Taking off the mask is not natural in our society any more…Kenosis for us must be the emptying out of the “dominator” worldview.

How to encourage public school students to experience kenosis? One participant says he felt like Yahweh, screaming at the students who wouldn’t listen, would kvetch and complain. (A great analogy, funny and poignant and true–I’ve felt that way too.)

Our story will get told, if not in writing or creative ways, then in acting out…students will project authority on teachers, so teachers must figure out ways to let them tell their stories…their developmental stage is important. (Many of the participants work with middle schoolers. I work with college undergrads. Significant differences, I think, in developmental stages AND in the purpose of the curriculum.)

Public ed has lost the wisdom of religiously-based education (says Bruce)

Armstrong’s phrase “knowledge was no longer simply notional; he knew . . . truths directly. They had become a part of his inner world” –think of this as an educational goal, says Bruce.

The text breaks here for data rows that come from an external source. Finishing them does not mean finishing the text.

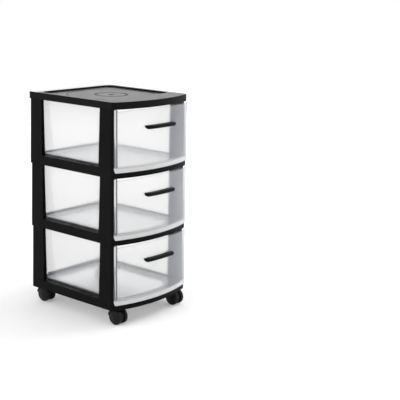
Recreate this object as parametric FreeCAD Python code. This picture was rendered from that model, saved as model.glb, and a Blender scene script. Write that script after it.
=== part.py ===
import FreeCAD, Part
import os
from math import sqrt

V = FreeCAD.Vector
os.makedirs("parts", exist_ok=True)

# A rolling tower of three drawers, in millimetres. Up is +Z, the front is -Y, the floor is at zero,
# and the origin lies under the middle of the whole outline, handles included.

# Plan of the tower: straight sides and back, a front bowed as one arc, rounded corners.
tower_width = 308.0
side_depth = 349.5
front_bow = 29.3
front_corner_round = 11.0
rear_corner_round = 11.0

# Heights of the tower. The tiers are equal.
tier_count = 3
tier_pitch = 192.0
ring_height = 27.0
lid_height = 20.0

# Shared fits, how near an edge must lie to count as found, and the one overrun that all cuts use.
running_clearance = 0.05
seat_clearance = 0.2
edge_match = 0.2
overrun = 2.0
full_turn = 360.0

# Ring of a tier frame: a channel that is open below, with a ledge on top that the drawer runs on.
ring_wall = 2.5
ledge_plate = 2.5
side_ledge = 36.0
rear_ledge = 26.0
front_ledge = 26.0
opening_round = 25.0
inner_skirt = 14.0

# Posts of a tier frame: hollow, drafted, flush with the ring at the foot and smaller at the head.
post_inner_face = 13.0
post_foot_inset = 0.4
post_foot_length = 56.0
post_head_length = 49.5
post_head_side_draw = 3.5
post_head_end_draw = 3.7
post_wall = 2.2
post_cap = 2.5
post_foot_round = 10.0
post_head_round = 6.0
post_plug = 12.5
rib_thickness = 2.0
rib_gap = 0.8
bearing_rib_spacing = 22.0

# Lid: a tray between a lip at each side, a ledge at the back and a flat deck in front, with
# shallow round grooves in its floor.
lid_wall = 2.5
lid_plate = 2.5
tray_depth = 4.5
tray_side_lip = 13.0
tray_rear_ledge = 37.0
tray_front_deck = 55.0
tray_corner_round = 26.0
groove_depth = 0.6
centre_dot_radius = 6.0
small_groove_outer = 50.0
small_groove_inner = 43.0
large_groove_outer = 130.0
large_groove_inner = 127.0
lid_edge_round = 1.5

# Drawer: a drafted tub and a bowed front panel that hides the posts and the top of the front rail.
tub_half_low = 130.0
tub_half_high = 136.0
tub_rear_gap_low = 34.0
tub_rear_gap_high = 27.0
tub_round_low = 14.0
tub_round_high = 18.0
tub_wall = 2.0
tub_floor = 2.4
tub_head_gap = 1.5
flare_start = 12.0
flare_half = 146.0
panel_half = 152.5
panel_proud = 3.5
panel_thickness = 2.5
panel_inner_round = 2.0
panel_post_gap = 0.5
panel_skirt = 11.0
panel_corner_slant = 5.0
panel_corner_rise = 12.0
panel_top_gap_middle = 2.5
panel_top_gap_end = 6.5
panel_ear_width = 8.0
panel_ear_run = 3.0

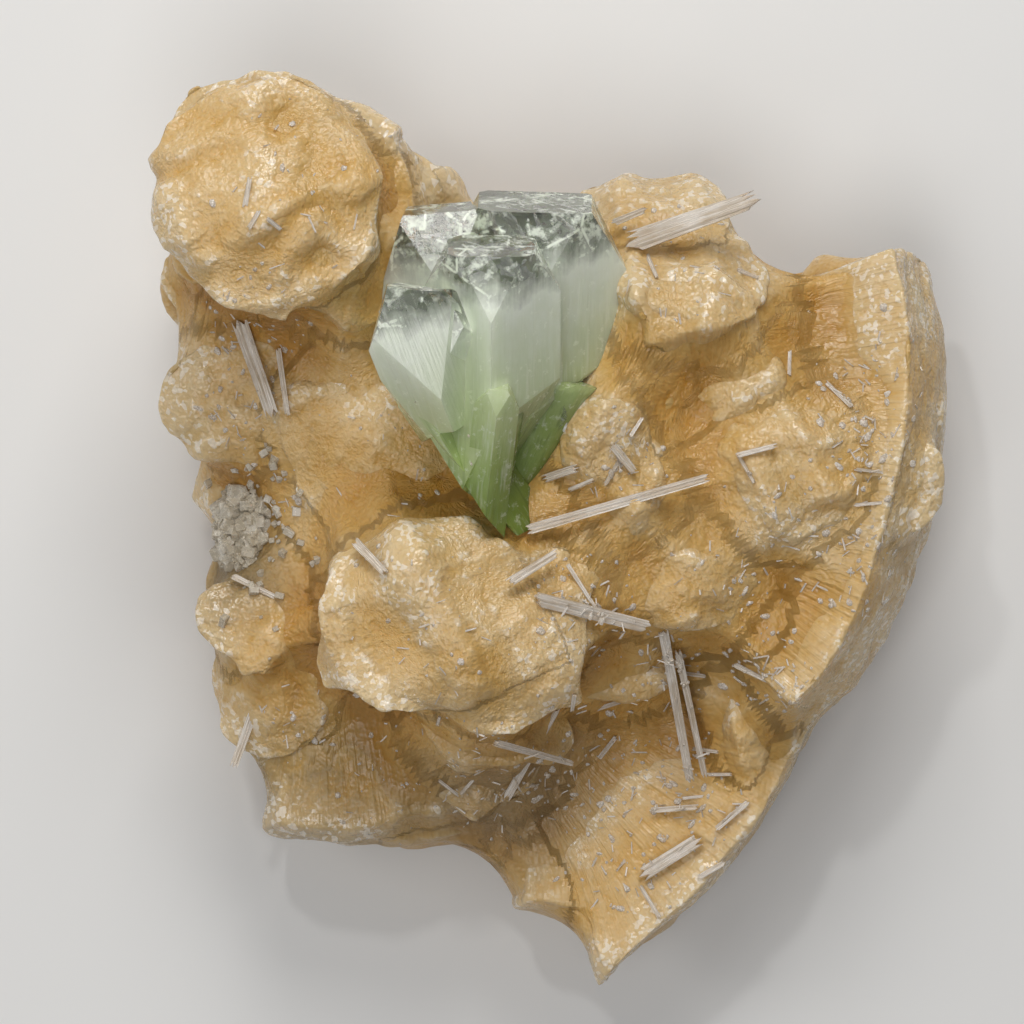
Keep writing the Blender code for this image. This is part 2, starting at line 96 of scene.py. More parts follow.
class Sheaf:
    """A fan of blades.

    ragged and stepped are how much its blades and its layers differ in length, flat_end is how straight the
    row of their ends is, and worn is how far its corners are rounded off. A tuft on another's end isn't whole.
    """

    def __init__(self, name, root, tip, across, spread, depth, waist, blades=5, layers=3, ragged=0.05,
                 stepped=0.05, flat_end=0.0, worn=0.6):
        self.name, self.root, tip = name, np.array(root, float), np.array(tip, float)
        self.whole = True
        self.reach = np.linalg.norm(tip - self.root)
        self.axis = unit(tip - self.root)
        self.side = unit(np.array(across) - self.axis * np.dot(across, self.axis))
        self.through = np.cross(self.axis, self.side)
        self.spread, self.depth, self.waist = math.radians(spread), math.radians(depth), waist
        self.flat_end, self.worn = flat_end, worn
        chance = random.Random(name)
        self.blade_ends = [chance.uniform(-ragged, ragged) for _ in range(blades + 1)]
        self.layer_ends = [chance.uniform(-stepped, stepped) for _ in range(layers + 1)]

    def shaped(self, block):
        """Turns the points of a cube of side 2 into the points of this sheaf."""
        x, y, z = block.T
        u, v = x * np.sqrt(1 - self.worn * y**2 / 2), y * np.sqrt(1 - self.worn * x**2 / 2)
        turn, rise = u * self.spread, v * self.depth
        ends = np.interp((x + 1) / 2, np.linspace(0, 1, len(self.blade_ends)), self.blade_ends)
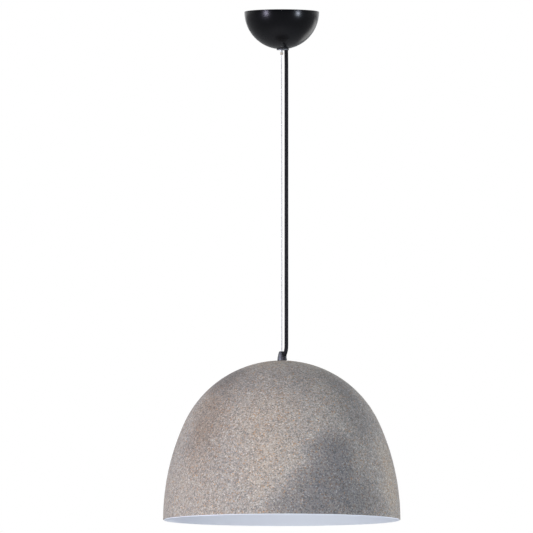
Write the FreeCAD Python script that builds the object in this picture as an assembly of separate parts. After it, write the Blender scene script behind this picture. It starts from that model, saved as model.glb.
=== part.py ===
"""Pendant ceiling light: a stone-coated dome shade that hangs from a hemispherical canopy on a
steel rope, with its flex running down beside the rope. Millimetres, +Z up. The origin is the
centre of the canopy's rim, on the ceiling, and the rope runs down the Z axis. +X is the side
that the flex is on, and -Y is the front."""

import FreeCAD, Part
import math
import os

V = FreeCAD.Vector
UP = V(0, 0, 1)
AXIS_X = V(1, 0, 0)

# ---- driving dimensions ----
canopy_radius = 60.0
canopy_wall = 1.0
shade_radius = 190.0
shade_height = 256.0
shade_top_z = -560.0
crown_turn = math.radians(65.5)  # where the round crown meets the straighter side
coat_wall = 1.2
shell_wall = 1.2
bare_lip = 1.2  # the shell's edge that the coating leaves bare

strap_length = 100.0
strap_width = 20.0
strap_wall = 1.5
strap_drop = 12.0
strap_flat = 20.0  # half length of the dropped middle
strap_foot = 27.0  # where each end meets the ceiling, from the middle
slot_spacing = 70.0
slot_width = 5.0
slot_length = 12.0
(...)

There’s something about letting a person get to know him/herself enough to come to understand what s/he really wants so s/he can then move forward to write authentically about externalities

Yoga yokes wildness to yielding…dominating the dominator spirit in yourself… Gurdjieff, Steiner

Bruce has his students write a drama working out a conflict in their teaching life—required to have a happy ending. I love this idea for myself (I’d like to do it), but now I need to think about how to work such a thing into a second-semester composition classroom, where research methods and argumentative writing are the focus of the curriculum. Or at least how to work an assignment that similarly invites students to disclose their real-life interests. One problem for me is that I don’t relate to the real-life interests of many of my students–small-town, rural, farmers/ranchers/hunters/rodeo queens. My own kenosis must be to develop genuine interest in their lives. That’s been hard.

Contemplative teaching allows you to let go of bad days.